The specific properties of an individual soil type are determined by pedological processes that operate during its lifetime. These physical, chemical and biological actions add, transform, move (translocate) and destroy or remove material within the soil. It is important to recognize that soil-forming processes can evolve and change over time in response to factors such as climatic variability and land use.
Below the soil, solid rock or unconsolidated sediments can be found in (or on) which the soil has developed. In reality, all sediments are derived from solid rock by a process known as weathering. In principle, there are two main types of weathering: physical and chemical.
Physical weathering
In physical weathering, rocks disintegrate without changing their chemical composition. Typical examples of these processes are the splitting of rocks through daily warming of the sun and cooling during the night or by the repeated freezing and thawing of water causing tremendous pressures if it occurs in confined spaces, such as crevices in rocks. Physical weathering produces a layer of loose material, which covers the underlying solid rock. This material is known as regolith and can vary from a few millimetres to tens of metres thick.
Chemical weathering
Chemical weathering is a gradual and continuous process. It is driven primarily by the reaction between water or an acid and elements within the parent material, which lead to the creation of secondary minerals from the original compounds present in the rock. Chemical weathering is much stronger if temperature and humidity are high. Water is the key factor in chemical weathering as rainfall is slightly acidic with a pH of around 5.6 in unpolluted environments. Atmospheric carbon dioxide dissolves in rainwater to produce a weak carbonic acid. Some minerals, due to their natural solubility e.g. highly soluble salts and gypsum or inherent instability relative to surface conditions e.g. silicate minerals, slowly dissolve to form secondary products, such as clay minerals, iron and aluminium (hydr)oxides, carbonates and essential plant nutrients, such as calcium and potassium.
One of the most well-known solution-based weathering processes is de-calcification, which occurs on parent materials that are rich in calcium carbonate, such as limestone and chalk. The weak carbonic acid in rainfall reacts with the calcium carbonate in the limestone to form calcium bicarbonate, which is then removed. This process can be even stronger if gases, such as sulphur dioxide and nitrogen oxides, are present in the atmosphere. These oxides react in the rainwater to produce stronger acids with a pH as low as 3. Water molecules can break up into positively charged hydronium (H3O+) and negatively charged hydroxyl (OH-) particles which can actually penetrate the crystal lattice of silicate and carbonate minerals.
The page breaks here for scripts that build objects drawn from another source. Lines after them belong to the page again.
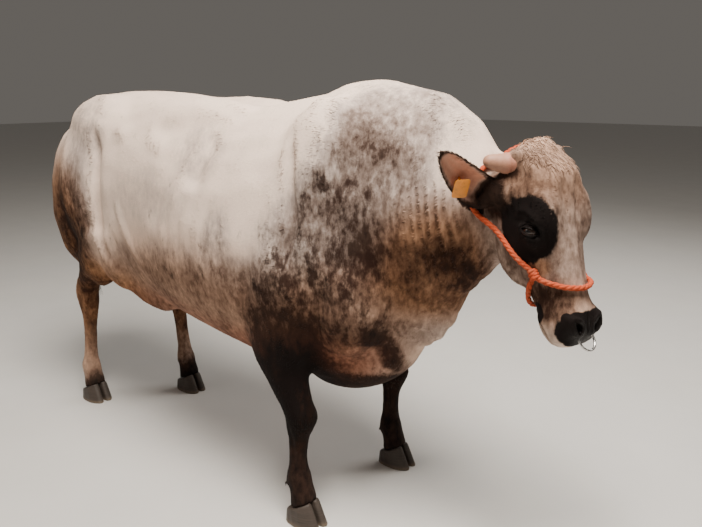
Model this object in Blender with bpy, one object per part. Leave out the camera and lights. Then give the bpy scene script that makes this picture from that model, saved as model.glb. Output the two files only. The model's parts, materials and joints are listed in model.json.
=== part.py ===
"""A Piedmontese bull, standing still with its head hanging, at life size.

Metres, +Z up. The bull faces +X, its left side is +Y, and the midpoint of its bounding box's base ends at the origin.
It is modelled whole from closed masses, fused, and parted into its named pieces by thin cuts.
"""

import math
import random

import bmesh
import bpy
import numpy as np
from mathutils import Matrix, Vector
from mathutils.bvhtree import BVHTree

# Driving dimensions. While it is modelled, x = 0 lies between the forefeet.
RUMP_HEIGHT = 1.53
WHEELBASE = 1.41
FORE_TREAD = 0.548
HIND_TREAD = 0.38
HIND_STRIDE = 0.27
CUT = 0.0003

# The mesh that the masses are fused on, and the triangles that it is thinned to.
FUSE_VOXEL = 0.0075
FLESH_TRIANGLES = 5800

# The head: where its brow line starts at the poll, how far that line leans from upright, and its length.
POLL = (0.731, 1.392)
FACE_LEAN = math.radians(15.0)
# How far the head is turned to its right about an upright line through the poll, then set forwards and right.
HEAD_TURN = math.radians(-15.0)
HEAD_SHIFT = (0.056, -0.032)
HEAD_SIZE = 0.97
HEAD_LENGTH = 0.595

EYE_RADIUS = 0.023
EYE_DOWN, EYE_BACK, EYE_OUT = 0.243, 0.080, 0.120

COAT = (0.80, 0.76, 0.72, 1)
HORN = (0.72, 0.56, 0.47, 1)
HOOF = (0.05, 0.04, 0.04, 1)
EYE = (0.03, 0.02, 0.02, 1)
ROPE = (0.75, 0.20, 0.07, 1)
TAG = (0.90, 0.52, 0.10, 1)
STEEL = (0.72, 0.72, 0.72, 1)
DARK_HAIR = (0.06, 0.05, 0.05, 1)

SIDES = {"R": -1, "L": 1}


def clear_scene():
    for old in list(bpy.data.objects):
        bpy.data.objects.remove(old)


def material(name, colour, roughness, metallic=0.0):
    made = bpy.data.materials.new(name)
    made.use_nodes = True
    shader = made.node_tree.nodes["Principled BSDF"]
    shader.inputs["Base Color"].default_value = colour
    shader.inputs["Roughness"].default_value = roughness
    shader.inputs["Metallic"].default_value = metallic
    return made


def add_object(name, mesh):
    made = bpy.data.objects.new(name, mesh)
    bpy.context.scene.collection.objects.link(made)
    return made


def from_bmesh(name, shape):
    mesh = bpy.data.meshes.new(name)
    shape.to_mesh(mesh)
    shape.free()
    return add_object(name, mesh)


def with_modifiers_applied(obj):
    """Gives the object the mesh that its modifiers make, and drops them."""
    bpy.context.view_layer.update()
    graph = bpy.context.evaluated_depsgraph_get()
    mesh = bpy.data.meshes.new_from_object(obj.evaluated_get(graph))
    obj.modifiers.clear()
    obj.data = mesh
    return obj


def joined(name, objects):
    """One object that holds the meshes of several, each still a closed shell of its own."""
    shape = bmesh.new()
    for obj in objects:
        mesh = obj.data.copy()
        mesh.transform(obj.matrix_basis)
        shape.from_mesh(mesh)
        bpy.data.objects.remove(obj)
    return from_bmesh(name, shape)


def boolean(obj, operation, others, solver="MANIFOLD"):
    """Joins or cuts an object by several closed ones at once, and removes them."""
    group = bpy.data.collections.new("cutters")
    bpy.context.scene.collection.children.link(group)
    for other in others:
        group.objects.link(other)
    change = obj.modifiers.new("boolean", "BOOLEAN")
    change.operation = operation
    change.operand_type = "COLLECTION"
    change.collection = group
    change.solver = solver
    with_modifiers_applied(obj)
    for other in others:
        bpy.data.objects.remove(other)
    bpy.data.collections.remove(group)
    return obj


def shells(mesh):
    """The closed surfaces in a mesh, each a list of face indices."""
    shape = bmesh.new()
    shape.from_mesh(mesh)
    seen, found = set(), []
    for start in shape.faces:
        if start.index in seen:
            continue
        seen.add(start.index)
        stack, shell = [start], []
        while stack:
            face = stack.pop()
            shell.append(face.index)
            for edge in face.edges:
                for near in edge.link_faces:
                    if near.index not in seen:
                        seen.add(near.index)
                        stack.append(near)
        found.append(shell)
    shape.free()
    return found


def only_faces(name, mesh, wanted):
    """A new object with only these faces of a mesh."""
    wanted = set(wanted)
    shape = bmesh.new()
    shape.from_mesh(mesh)
    unwanted = [face for face in shape.faces if face.index not in wanted]
    bmesh.ops.delete(shape, geom=unwanted, context="FACES")
    bmesh.ops.triangulate(shape, faces=shape.faces[:])
    return from_bmesh(name, shape)


def largest_shell(obj):
    found = shells(obj.data)
    if len(found) == 1:
        return obj
    kept = only_faces(obj.name + "_kept", obj.data, max(found, key=len))
    obj.data = kept.data
    bpy.data.objects.remove(kept)
    return obj


# Shapes

def section(top, bottom, half_width, widest, power, count=32):
    """A closed ring in the upright plane through two midline points (x, z).

    It is widest at that share of its height, and power 2 makes it an ellipse.
    """
    top, bottom = Vector((top[0], 0, top[1])), Vector((bottom[0], 0, bottom[1]))
    middle = bottom.lerp(top, widest)
    ring = []
    for k in range(count):
        turn = math.tau * k / count
        up, out = math.cos(turn), math.sin(turn)
        reach = top - middle if up > 0 else bottom - middle
        share = abs(up) ** (2 / power)
        side = math.copysign(abs(out) ** (2 / power), out)
        ring.append(middle + reach * share + Vector((0, half_width * side, 0)))
    return ring


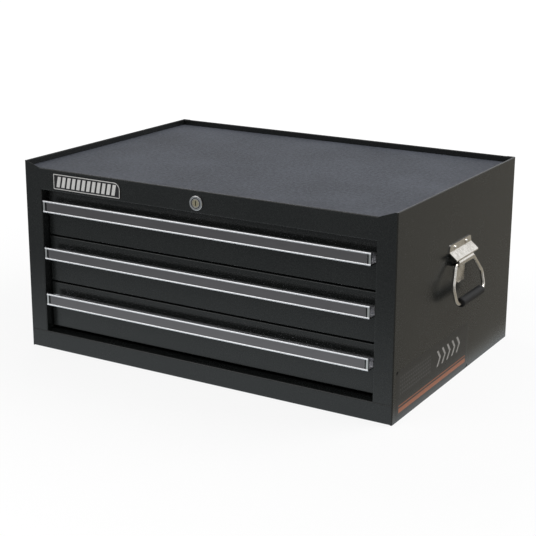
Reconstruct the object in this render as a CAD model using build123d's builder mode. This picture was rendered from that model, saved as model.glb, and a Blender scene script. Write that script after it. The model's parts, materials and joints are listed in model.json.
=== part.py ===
"""Three-drawer steel tool chest: folded cabinet, ball-bearing drawers, key lock and carrying handles.

Millimetres. X runs to the right, Y to the back and Z up. The origin is the middle of the
footprint, pulls and handles included, on the surface that the chest stands on.
"""

from build123d import *
import math
import os

os.makedirs("parts", exist_ok=True)

# ---------------------------------------------------------------- cabinet sizes
cabinet_width = 676.0
cabinet_depth = 460.0
cabinet_height = 320.0
sheet = 1.0                     # steel of the cabinet and the drawers
bend = 1.5                      # fold radius, to the middle of the sheet
bend_outside = bend + sheet / 2
hem_bend = 0.9                  # tight fold of a hem, to the middle of the sheet
hem_width = 3.0                 # a sheet edge folded back on itself
weld_flange = 12.0              # spot-welded edges inside the cabinet

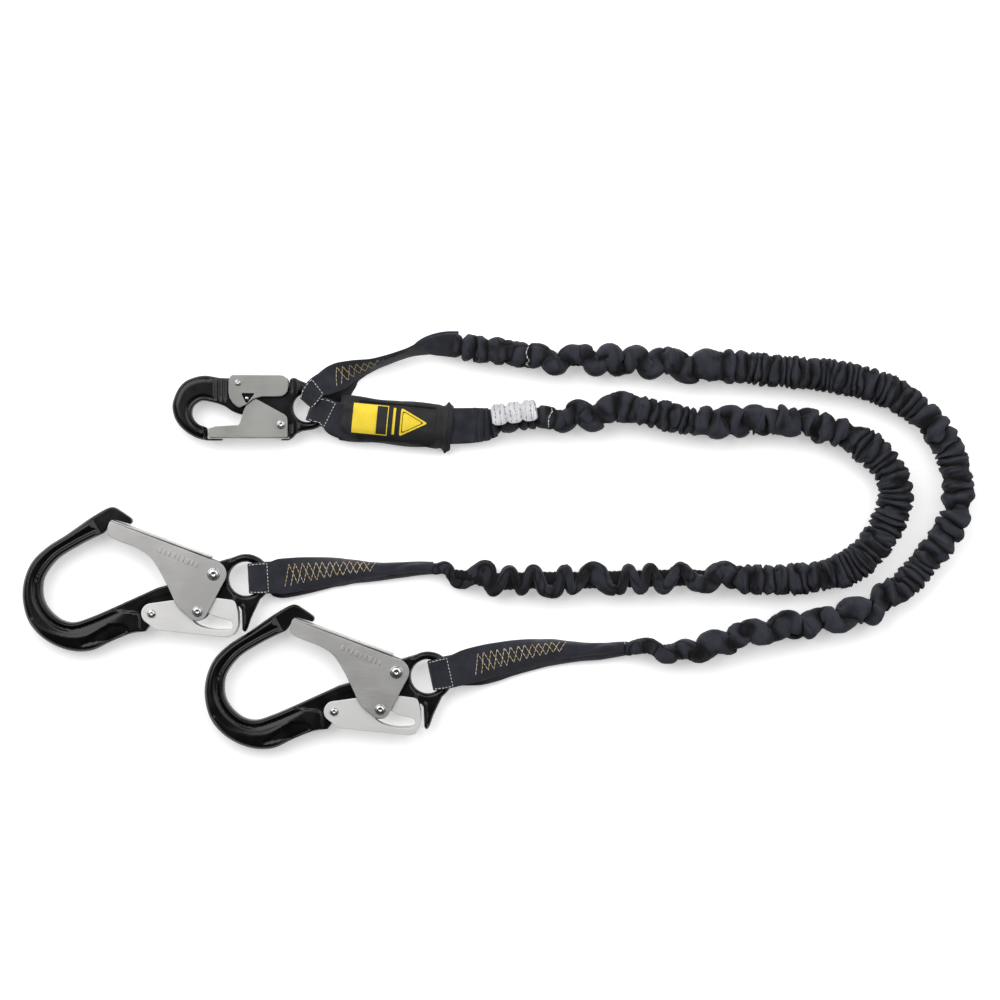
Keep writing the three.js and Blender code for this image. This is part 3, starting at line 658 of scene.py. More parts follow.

Those with a positive charge disrupt the balanced state of the mineral in question causing various cations to be released into the soil. This process is known as hydrolysis and is one of the underlying factors of soil fertility. Another chemical process involves the simultaneous loss, referred to as oxidation, and gain, referred to as reduction of electrons in substances. These exchanges are referred to as redox reactions. As materials become oxidised, the unbalanced charge degrades a material’s structural composition.
Biological weathering
Biological weathering is caused by the activities of living organisms and has both physical and chemical aspects. Examples of physical biological weathering include the loosening of rock by roots growing into cracks and burrowing creatures, such as termites that mix, or churn, the soil. Chemical biological weathering can be caused by bacterial activity or by strong organic acids from plant roots or litter. A recent study demonstrated a three-four-fold increase in weathering rate under lichen-covered surfaces compared to recently exposed bare rock surfaces.